In 1994, Woodstock II was held on the 25th anniversary of the original. According to Frank Mastropolo of Ultimate Classic Rock, even artists in the lineup—including Nine Inch Nails frontman Trent Reznor—were worried that too much about society had changed to pull off another Woodstock. “I feared after I committed to do it that it would be a corporate nightmare, with a Pepsi logo behind the Woodstock thing,” Reznor said to MTV. “But from being here, I’ve got a pretty good vibe. And I’m pleased to see that it turned out to be so far a pretty positive thing for the fans that came here to see us.”

Woodstock II was a seemingly successful event compared to the last installment of the festival: Woodstock ‘99—otherwise known as “the day the ‘90s died.”

The lineup was full of ‘90s icons, including the Red Hot Chili Peppers, Alanis Morissette, Rage Against The Machine and the Dave Matthews Band. “Tickets sold for about $150. Darth Maul bongs cost $30. Michael Lang, who’d organized the iconic 1969 festival that did indeed champion copious amounts of LSD-induced unity, returned as a promoter. What could go wrong?” wrote Matthew Jacobs of the HuffPost in his article “Let’s Revisit The Chaos Of Woodstock ‘99, ‘The Day The Music Died’.”

According to Jacobs, Woodstock ‘99 ended in mud, vomit, rape allegations and a nasty fire that started after the Red Hot Chili Peppers’ performance of “Under The Bridge.”

“Especially for an event that was initially a bastion of free love, it was a particularly damning moment for Y2K-leaning youth culture,” Jacobs said.

Now it is 2019, and politics divide the country. The anti-establishment, anarchist attitude of the ‘90s is not as prevalent, but in an era of less-chaotic but still evident resentment toward the people in power, what will become of Woodstock 50?

Is it going to be like Jurassic Park? Should the country know better than to try and bring something so brilliant and rare back to life?

I am not suggesting that Woodstock 50 will turn into a Fyre Festival situation. By now, the art of the music festival has been perfected as seen at events like Lollapalooza, Stagecoach and Coachella, but should the good, wholesome name of Woodstock have to turn into something as pretentious as Coachella? Woodstock is synonymous with peace, love and freedom; will the fourth edition of the concert live up to that, or will it continue to follow the downhill spiral that the others fell into?

It can be argued that Woodstock should have just stayed the untouchable name of the original festival and a unique hippie spirit. An entire culture cannot be replicated, and to capitalize on an event that once was free admission is a little contradicting.    

With that being said, the inevitable commercialization of this year’s festival may be balanced out by Woodstock 50’s “mission,” as posted on its website:

“The original Woodstock Music & Arts Fair brought people together during a time of great social turmoil. Our 3-day celebration of peace, love and music proved that it is possible to live together in harmony and with compassion. Live with only our best selves represented. It gave people around the world hope.
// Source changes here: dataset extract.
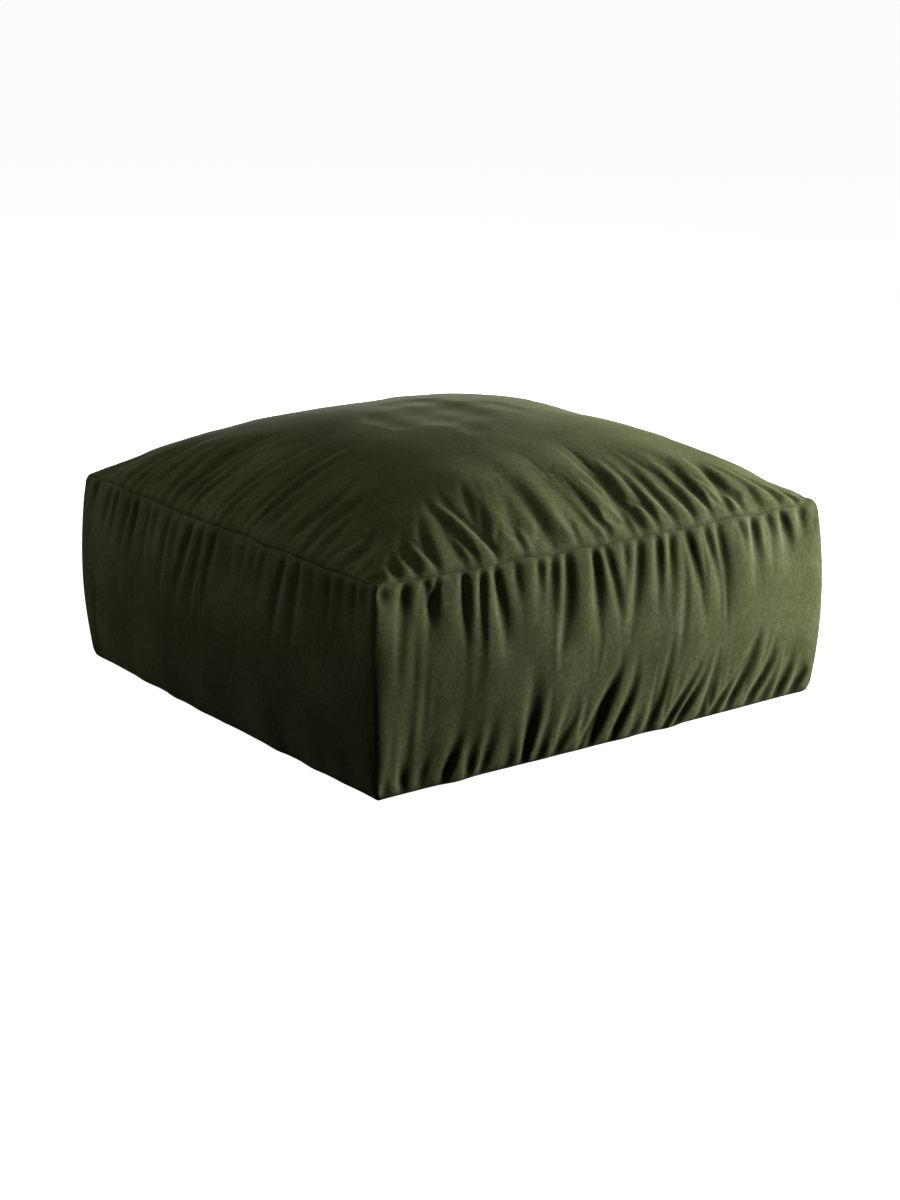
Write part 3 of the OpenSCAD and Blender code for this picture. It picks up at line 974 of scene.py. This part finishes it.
class CUSHION_OT_topstitch(bpy.types.Operator):
    """Sews the velvet's folded edges down along the zip and across its ends"""
    bl_idname = "cushion.topstitch"
    bl_label = "Zip topstitching"

    def execute(self, context):
        long, gap, half, eased = 3.6 * MM, 1.2 * MM, 0.45 * MM, 0.3 * MM
        row_off, end = SLIT_HALF + 6 * MM, SLIT_END + 7 * MM
        # a stitch sinks into the cloth's face and stands a little proud of it
        face = TOP_HIGH.y
        sunk, row_proud, end_proud = face - 0.35 * MM, face + 0.5 * MM, face + 0.4 * MM
        rows = []
        for way in (-1, 1):
            z = ZIP_HEIGHT + way * row_off
            stitch = box_piece((-end, sunk, z - half), (-end + long, row_proud, z + half), eased)
            count = int((2 * end) / (long + gap)) + 1
            rows.append(repeated(stitch, count, (long + gap, 0, 0)))
            x, z = way * end, ZIP_HEIGHT - row_off
            stitch = box_piece((x - half, sunk, z), (x + half, end_proud, z + long), eased)
            count = int((2 * row_off) / (long + gap)) + 1
            rows.append(repeated(stitch, count, (0, 0, long + gap)))
        stitches = joined(rows)
        smooth(stitches, 60)
        finish_piece(stitches, "zip_topstitch", "cushion", material_of("thread"))
        return {"FINISHED"}


class CUSHION_OT_label(bpy.types.Operator):
    """Hangs the blank care label, a ribbon folded in half, from the corner seam"""
    bl_idname = "cushion.label"
    bl_label = "Care label"

    def execute(self, context):
        low, high = LABEL_LOW, LABEL_HIGH
        fold_radius = 0.5 * MM
        half = np.linspace(0, 1, 24)
        out = 0.5 * MM + 1.6 * MM * np.sin(math.pi * half * 0.75)
        near = np.stack([low.x + (high.x - low.x) * half, low.y + out], -1)
        turn_in = np.linspace(0, math.pi, 8)[1:-1]
        fold = np.stack([high.x + fold_radius * np.sin(turn_in),
                         low.y + out[-1] + fold_radius * (1 - np.cos(turn_in))], -1)
        far = near[::-1] + np.array((0, 2 * fold_radius))
        line = np.concatenate([near, fold, far])
        # it lies on the cover, which stands out a little towards the corner seam
        sizes = context.scene.cushion_sizes
        share = np.minimum(1, np.abs(line[:, 0]) / sizes.half_width)
        line[:, 1] += sizes.corner_out * share ** CORNER_POWER
        # and waves a little up its width
        rows = [(z, 0.3 * MM * math.sin(9 * (z - low.z) / (high.z - low.z)))
                for z in np.linspace(low.z, high.z, 9)]
        grid = np.array([[(x, y + wave, z) for z, wave in rows] for x, y in line])
        ribbon = mesh_piece("care_label_ribbon", grid.reshape(-1, 3), grid_faces(grid.shape[:2]))
        modify(ribbon, "SOLIDIFY", thickness=0.3 * MM, offset=0)
        modify(ribbon, "SUBSURF", levels=1, render_levels=1)
        smooth(ribbon)
        finish_piece(ribbon, "care_label_ribbon", "cushion", material_of("satin"),
                     ["care_label"])
        return {"FINISHED"}


class CUSHION_OT_inner_finishes(bpy.types.Operator):
    """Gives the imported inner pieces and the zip's tapes their finishes"""
    bl_idname = "cushion.inner_finishes"
    bl_label = "Filling, liner and tapes"

    def execute(self, context):
        finishes = {
            "zip_tape": ("zip_tape_upper", "zip_tape_lower"),
            "stay_tape": ("top_stay_tape", "base_stay_tape"),
            "cotton": ("liner_top", "liner_band", "liner_base",
                       "topper_casing", "topper_baffles"),
            "fibre": ("wadding_top", "wadding_band", "wadding_base", "topper_fill"),
            "foam_soft": ("foam_soft_slab",),
            "foam_medium": ("foam_block",),
            "foam_firm": ("foam_firm_slab",),
        }
        for finish, nodes in finishes.items():
            for node in nodes:
                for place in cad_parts[node].material_slots:
                    place.material = material_of(finish)
        return {"FINISHED"}


# --- Stage ---

def around(azimuth, elevation, distance, aim):
    """A place round the aim point, and the turn that looks back at it."""
    a, e = math.radians(azimuth), math.radians(elevation)
    back = Vector((math.sin(a) * math.cos(e), -math.cos(a) * math.cos(e), math.sin(e)))
    return aim + back * distance, (-back).to_track_quat("-Z", "Y").to_euler()


def studio_world():
    """White studio walls, too far off to light the cushion."""
    world = bpy.data.worlds.new("studio")
    world.use_nodes = True
    background = world.node_tree.nodes["Background"]
    background.inputs["Color"].default_value = (1, 1, 1, 1)
    background.inputs["Strength"].default_value = 1.0
    world.cycles_visibility.diffuse = world.cycles_visibility.glossy = False
    return world


class CUSHION_OT_stage(bpy.types.Operator):
    """Lays the pale floor and sets the soft lights and the camera"""
    bl_idname = "cushion.stage"
    bl_label = "Stage"

    def execute(self, context):
        scene, stage = context.scene, context.scene.cushion_stage
        aim = Vector((0, 0, TOP_LOW.z / 2))
        deselect()
        bpy.ops.mesh.primitive_grid_add(x_subdivisions=4, y_subdivisions=4, size=FLOOR_SIZE)
        floor = bpy.context.object
        floor.name = "studio_floor"
        floor.data.materials.append(material_of("floor"))
        # the paper of the floor throws no light back on the cushion
        floor.visible_diffuse = floor.visible_glossy = False
        for name, azimuth, elevation, distance, size, power in LIGHTS:
            data = bpy.data.lights.new(name, "AREA")
            data.energy, data.size = power, size
            lamp = bpy.data.objects.new(name, data)
            scene.collection.objects.link(lamp)
            lamp.location, lamp.rotation_euler = around(azimuth, elevation, distance, aim)
        scene.world = studio_world()
        data = bpy.data.cameras.new("camera")
        data.lens, data.sensor_width, data.sensor_fit = stage.lens, 36, "AUTO"
        data.shift_x, data.shift_y = stage.shift_x, stage.shift_y
        data.clip_end = 500
        camera = bpy.data.objects.new("camera", data)
        scene.collection.objects.link(camera)
        camera.location, camera.rotation_euler = around(
            stage.azimuth, stage.elevation, stage.distance, aim)
        scene.camera = camera
        scene.view_settings.view_transform = "Standard"
        return {"FINISHED"}


class CUSHION_PT_panel(bpy.types.Panel):
    """Lists the cushion's pieces in the order they are built"""
    bl_idname = "CUSHION_PT_panel"
    bl_label = "Floor cushion"
    bl_space_type = "VIEW_3D"
    bl_region_type = "UI"
    bl_category = "Cushion"

    def draw(self, context):
        for operator in OPERATORS:
            self.layout.operator(operator.bl_idname)
        for group in GROUPS:
            values = getattr(context.scene, group)
            for name in values.bl_rna.properties.keys():
                if name not in ("rna_type", "name"):
                    self.layout.prop(values, name)


OPERATORS = (CUSHION_OT_cover, CUSHION_OT_base, CUSHION_OT_zip_teeth, CUSHION_OT_zip_metal,
             CUSHION_OT_topstitch, CUSHION_OT_label, CUSHION_OT_inner_finishes, CUSHION_OT_stage)
GROUPS = {"cushion_sizes": CushionSizes, "cushion_cloth": CushionCloth,
          "cushion_colours": CushionColours, "cushion_stage": CushionStage}


def register():
    for made in (*GROUPS.values(), *OPERATORS, CUSHION_PT_panel):
        bpy.utils.register_class(made)
    for name, group in GROUPS.items():
        setattr(bpy.types.Scene, name, PointerProperty(type=group))


def unregister():
    for name in GROUPS:
        delattr(bpy.types.Scene, name)
    for made in (CUSHION_PT_panel, *reversed(OPERATORS), *reversed(GROUPS.values())):
        bpy.utils.unregister_class(made)


def main():
    register()
    for operator in OPERATORS:
        group, name = operator.bl_idname.split(".")
        getattr(getattr(bpy.ops, group), name)()


if __name__ == "__main__":
    main()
For Woodstock 50, we are supporting causes that represent the issues of our times…but our call to action is timeless. Stand with us. Make a difference. Help heal the planet and the people living on it. That’s what Woodstock is all about.”
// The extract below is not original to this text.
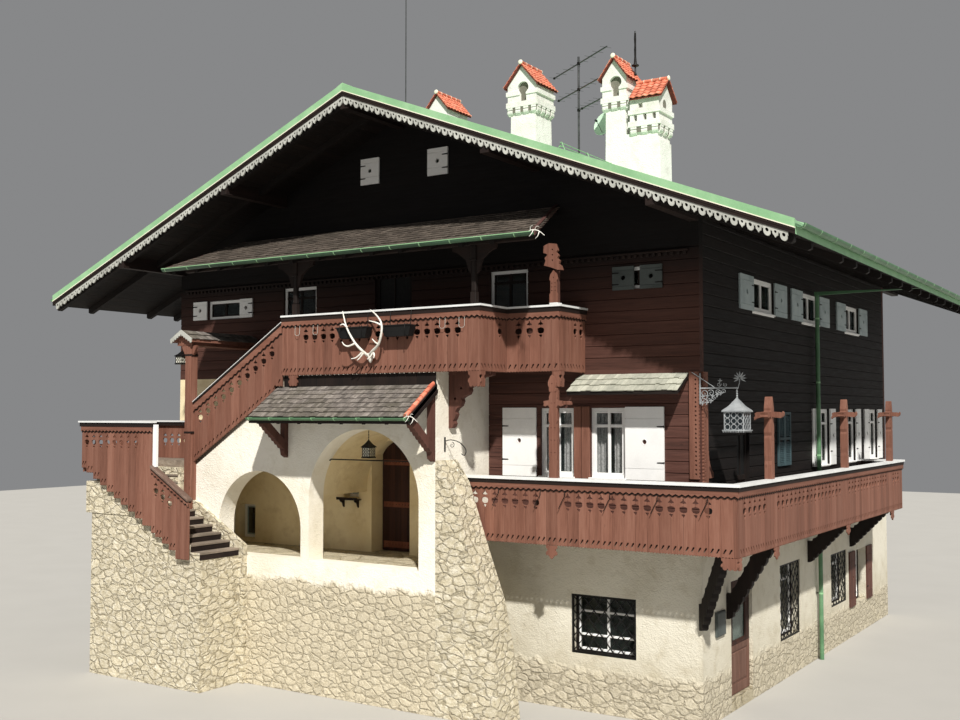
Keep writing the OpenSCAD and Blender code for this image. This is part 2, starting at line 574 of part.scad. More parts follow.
// every window in a front or back wall with the front of its frame
wx = concat([for (w = wf) [w, front_y + 50]], [for (w = uf)
    [w, front_y + 60]],
  [[bw, front_y + 220], [niche, front_y + 200], [low_win, front_y + 200]],
  [for (w = back_win) [w, back_y - 110]],
  [for (w = back_base) [w, back_y - 260]]);
wy = concat([for (w = gside) [w, half_w - 110]],
  [for (w = uside) [w, half_w - 110]],
  [for (w = gside) [w, -half_w + 50]], [for (w = uside) [w, -half_w + 50]],
  [for (w = side_base) [w, half_w - 280]],
  [for (y = [-2400, 1200, 4800]) [[y, y + 1000, 1100, 2200],
    -half_w + 200]]);
module window_frames() color(pale) {
  for (w = wx) frame_x(w[0], w[1]);
  for (w = wy) frame_y(w[0], w[1]);
}
module window_glass() color([0.6, 0.75, 0.8, 0.5]) {
  for (w = wx) pane_x(w[0], w[1] + 26);
  for (w = wy) pane_y(w[0], w[1] + 26);
}
// Iron grilles of bars that cross on the slant, flat in X and Y
module lattice(w, h, n, t) linear_extrude(14) {
  difference() {
    square([w, h]);
    translate([t, t]) square([w - 2*t, h - 2*t]);
  }
  intersection() {
    square([w, h]);
    union() for (i = [-n:2*n], s = [-1, 1])
      translate([i*w/n, s > 0 ? 0 : h]) rotate([0, 0, s*50])
        translate([-50, -9]) square([h*1.6, 18]);
  }
}
module window_grilles() color(dark) {
  translate([bw[0], front_y + 40, bw[2]]) rotate([90, 0, 0])
    lattice(bw[1] - bw[0], bw[3] - bw[2], 6, 50);
  for (w = [side_base[0], side_base[1]])
    translate([half_w - 40, w[0], w[2]]) rotate([90, 0, 90])
      lattice(w[1] - w[0], w[3] - w[2], 6, 40);
}
// A pair of open leaves, l wide, on both sides of each window
module leaves_x(w, l, y0, y1) for (x = [w[0] - l - 8, w[1] + 8])
  blk([x, y0, w[2] - 15], [x + l, y1, w[3] + 10]);
module leaves_y(w, l, x0, x1) for (y = [w[0] - l - 8, w[1] + 8])
  blk([x0, y, w[2] - 15], [x1, y + l, w[3] + 10]);
module shutters() color(pale) {
  f = front_y - 45;
  blk([2623, f, 4450], [3403, front_y, 5810]);
  blk([5347, f, 4450], [6139, front_y, 5820]);
  blk([5097, f, 8044], [5549, front_y, 8491]);
  blk([5670, f, 8044], [6123, front_y, 8491]);
  blk([-6369, f, 7981], [-5900, front_y, 8430]);
  blk([-4784, f, 7981], [-4375, front_y, 8430]);
  blk([-1091, f, 10760], [-579, front_y, 11340]);
  blk([735, f, 10760], [1257, front_y, 11340]);
  // louvred pair, closed, on the right side of the log storey
  blk([half_w, -1999, 4563], [half_w + 45, -1582, 5728]);
  blk([half_w, -1574, 4563], [half_w + 45, -1155, 5728]);
  for (i = [1:3]) leaves_y(gside[i], 460, half_w, half_w + 45);
  for (w = uside) leaves_y(w, 800, half_w, half_w + 45);
  leaves_y(side_base[2], 540, half_w, half_w + 45);
  for (w = gside) leaves_y(w, 460, -half_w - 45, -half_w);
  for (w = uside) leaves_y(w, 800, -half_w - 45, -half_w);
  for (w = back_win) leaves_x(w, 430, back_y, back_y + 45);
}
// Doors of the balconies, built closed, and the box beside the side door
module fixed_doors() color(dark) {
  blk([half_w - 120, gdoor[0], gdoor[2]], [half_w - 60, gdoor[1], gdoor[3]]);
  blk([ubd[0][0], front_y + 60, z_upper], [ubd[0][1], front_y + 120, 8750]);
  blk([half_w, -5708, 1548], [half_w + 60, -5261, 2007]);
}

// ---- doors that open ------------------------------------------------
// Three knuckles on a door's hinge line
module knuckles(x, y, zs) for (z = zs) translate([x, y, z])
  cylinder(r = 12, h = 120, $fn = 32);
// The entrance door swings into the hall on its left edge
ed_y = front_y + stone_t - 20 - door_t;
module entrance_door() color(timber) union() {
  blk([dx0 + 12, ed_y, z_porch + 12], [dx1 - 12, ed_y + door_t,
    door_spring + 0.5]);
  door_head(ed_y, ed_y + door_t, 12);
  knuckles(dx0 + 18, ed_y + door_t + 10, [2900, 3700, 4500]);
}
// The basement door swings into the basement on its back edge
bd_x = half_w - door_t - 60;
module basement_door() color(timber) union() {
  blk([bd_x, sd0 + 12, z_base + 12],
    [bd_x + door_t, sd1 - 12, base_door_top - 12]);
  knuckles(bd_x - 10, sd1 - 18, [400, 1240, 2080]);
}

// ---- lanterns and roof metalwork ------------------------------------
module lantern(x, y, z, s, h) translate([x, y, z]) {
  blk([-s/2, -s/2, 0], [s/2, s/2, 0.7*h]);
  blk([-0.62*s, -0.62*s, 0.7*h], [0.62*s, 0.62*s, 0.78*h]);
  blk([-0.3*s, -0.3*s, 0.78*h], [0.3*s, 0.3*s, h]);
}
module wall_lanterns() color(dark) {
  // corner lantern on its wrought arm
  union() {
    lantern(7480, -6340, 5346, 420, 690);
    blk([7470, -6350, 6030], [7490, -6330, 6320]);
    blk([half_w, -6350, 6300], [7700, -6330, 6340]);
  }
  // lantern in the porch
  union() {
    lantern(215, -7660, 4778, 220, 400);
    blk([207, -7668, 5170], [223, -7652, 5350]);
  }
  // lantern at the newel
  union() {
    lantern(-4550, -8340, 6780, 240, 330);
    blk([-4558, -8348, 7100], [-4542, -8332, 7200]);
  }
}
module roof_mast() color("#8c9190") {
  translate([636, -7000, top(636) + 9]) cylinder(r = 12, h = 2600, $fn = 16);
  union() {
    translate([1820, -1500, top(1820) + 10]) cylinder(r = 26, h = 2803,
      $fn = 24);
    for (k = [[14290, -1380, 1420], [13640, -1130, 980], [13128, -60, 1150]])
      translate([1820, -1500, k[0]]) rotate([0, 0, -34.1])
        blk([k[1], -12, 0], [k[2], 12, 24]);
  }
  union() {
    translate([3440, -1700, 13686]) cylinder(r = 20, h = 1066, $fn = 24);
    translate([3440, -1700, 13910]) cylinder(r = 80, h = 28, $fn = 32);
  }
}

base_wall_front();
base_wall_side_front();
base_wall_side_head();
base_wall_side_back();
base_wall_left();
base_wall_back();
entrance_wall_left();
entrance_wall_right();
entrance_wall_head();
entrance_plinth();
porch_front_wall();
porch_side_walls();
porch_vault();
entrance_floor();
corner_buttress();
basement_floor();
ground_floor();
upper_floor();
attic_floor();
log_wall_front();
log_wall_right();
log_wall_left();
log_wall_back();
gable_wall_front();
corner_boards();
roof_right();
roof_left();
roof_purlins();
verge_boards();
chimney_stacks();
chimney_caps();
upper_balcony_deck();
upper_balcony_parapet();
lower_balcony_deck();
lower_balcony_parapet();
balcony_posts();
balcony_brackets();
canopy_roof();
porch_roof();
window_pent_roof();
stair_gate();
stair_base();
lower_flight();
stair_landing();
upper_flight();
stair_parapets();
gutters();
window_frames();
window_glass();
window_grilles();
shutters();
fixed_doors();
entrance_door();
basement_door();
wall_lanterns();
roof_mast();
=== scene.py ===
# Looks of the alpine chalet: materials for the CAD frame and detailed pieces.
# Lengths in the tables below are millimetres in the CAD frame; meshes are
# written in metres.
import math
import random

import bmesh
import bpy
from mathutils import Matrix, Vector, noise
from mathutils.geometry import tessellate_polygon


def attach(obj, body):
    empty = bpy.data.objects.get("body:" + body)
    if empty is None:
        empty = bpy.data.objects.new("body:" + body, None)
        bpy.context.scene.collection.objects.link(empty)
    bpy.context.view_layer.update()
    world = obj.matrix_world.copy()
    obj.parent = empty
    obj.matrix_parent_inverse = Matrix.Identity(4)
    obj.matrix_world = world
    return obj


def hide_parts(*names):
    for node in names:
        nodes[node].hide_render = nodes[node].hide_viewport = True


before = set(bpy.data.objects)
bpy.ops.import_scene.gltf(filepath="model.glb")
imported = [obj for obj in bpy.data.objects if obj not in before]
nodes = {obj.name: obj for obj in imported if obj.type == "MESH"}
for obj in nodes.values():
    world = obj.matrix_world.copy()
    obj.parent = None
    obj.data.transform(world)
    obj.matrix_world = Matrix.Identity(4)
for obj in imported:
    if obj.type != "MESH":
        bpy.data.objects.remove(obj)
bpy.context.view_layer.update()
R = random.Random(11)

# ------------------------------------------------------------------ camera
cam = bpy.data.cameras.new("camera")
cam.lens = 41.97
cam.sensor_width = 36.0
cam.clip_end = 400.0
cam_ob = bpy.data.objects.new("camera", cam)
cam_ob.location = (14.59, -25.63, 5.70)
cam_ob.rotation_euler = (math.radians(92.722), 0.0, math.radians(32.991))
bpy.context.scene.collection.objects.link(cam_ob)
bpy.context.scene.camera = cam_ob


# --------------------------------------------------------------- materials
def lin(h):
    """Hex colour to linear RGBA."""
    h = h.lstrip("#")
    out = []
    for i in (0, 2, 4):
        c = int(h[i:i + 2], 16) / 255.0
        out.append(c / 12.92 if c <= 0.04045 else ((c + 0.055) / 1.055) ** 2.4)
    return (out[0], out[1], out[2], 1.0)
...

The website goes on to display some of the charities that the festival is supporting, including March For Our Lives and Miley Cyrus’ Happy Hippie Foundation.

Artists on the lineup include current popular acts spanning all genres, like Brandi Carlile, The Killers and Chance The Rapper. Santana and members of the Grateful Dead (returning with John Mayer as Dead & Company) will be among the multiple returning acts from the original fair.

Photo courtesy of @woodstock on Instagram

Although it will never be perfectly replicated, maybe the eager political and musical climate of 2019 will bring back a spirit reminiscent of the original Woodstock festival.